Location: 888 Dundas Street East, Mississauga (inside the Mississauga Chinese Centre)
If a restaurant has an enormous slab of tasty-looking roasted pork hanging in the window, you should eat at that restaurant. That’s just a fact. Is that a law? I think that might be the law. If you see a restaurant like that you have to eat there or you’ll go to jail. That sounds fair to me.
Luen Hing also has chicken and duck hanging in the window, and clearly I have to go back, because that pork… wow.
I ordered the roast pork and barbecue pork on rice, which comes with a seriously generous amount of tasty eats for about twelve bucks. It’s a great deal, that’s for sure.
I actually brought this home instead of eating in the food court, and I had resigned myself to the fact that the pork skin probably wouldn’t be particularly crispy. It’s hard to retain your crunch when you’ve been steaming in a sealed take-out box. But oh man, that skin was crisp. It was at delightful, kettle chip levels of crunchiness.
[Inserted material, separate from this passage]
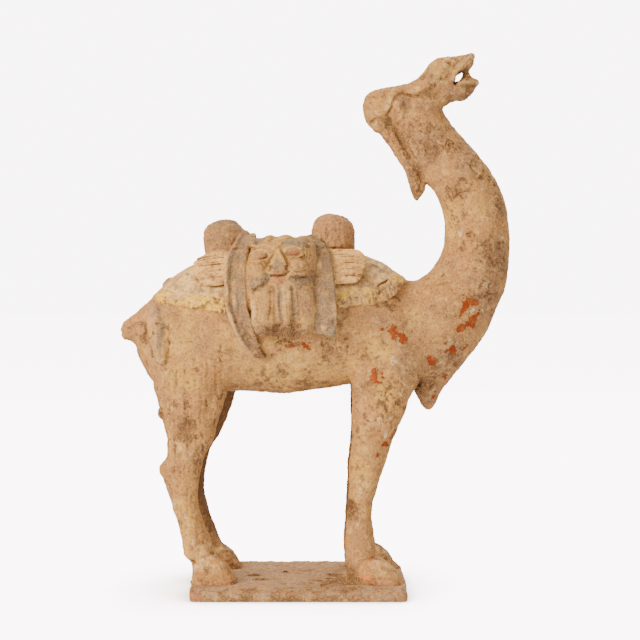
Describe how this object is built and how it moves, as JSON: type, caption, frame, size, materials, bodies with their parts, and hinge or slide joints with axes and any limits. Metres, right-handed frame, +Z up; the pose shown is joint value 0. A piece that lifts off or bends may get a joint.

And the pork itself was so good. Super flavourful, nice and tender, fatty but not too fatty, and of course, the aforementioned super crunchy skin. Delightful.
The barbecue pork wasn’t quite on the same level — it was a bit dry — but it was still quite tasty, with a nice balance of sweet and savoury.
The steamed cabbage and the sauce they poured on top were also quite good. It all adds up to a seriously satisfying version of this dish, and a restaurant that I’ll almost certainly be returning to in the near future.
Location: 4040 Creditview Road #1, Mississauga
Akko Cake House is a bit oddly named. They do have a handful of cakes at the front, but mostly, this is a fairly standard Chinese bakery with a whole bunch of sweet and savoury buns and tarts.
I tried a few sweet buns: coconut, custard, and walnut.
The pastry itself was quite good — it was fresh, a little bit sweet, and super fluffy.
I was intrigued about the walnut variety; I don’t recall ever seeing a walnut bun before, and I’ve certainly never tried one. It was fairly subtle, however, with a very thin layer of walnut paste and a few walnut chunks. It tasted more like a plain bun with a mild walnut flavour.
The custard was about what you’d expect. It was sweet, creamy, and tasty.
The coconut bun was where it was at. The generous filling was really tasty, with a nice coconut flavour. It also has a surprisingly strong hit of salt that does a great job of rounding out the sweetness. It’s really good. The bakery was packed (the line was to the door when I left), and with buns that good, it’s easy enough to see why.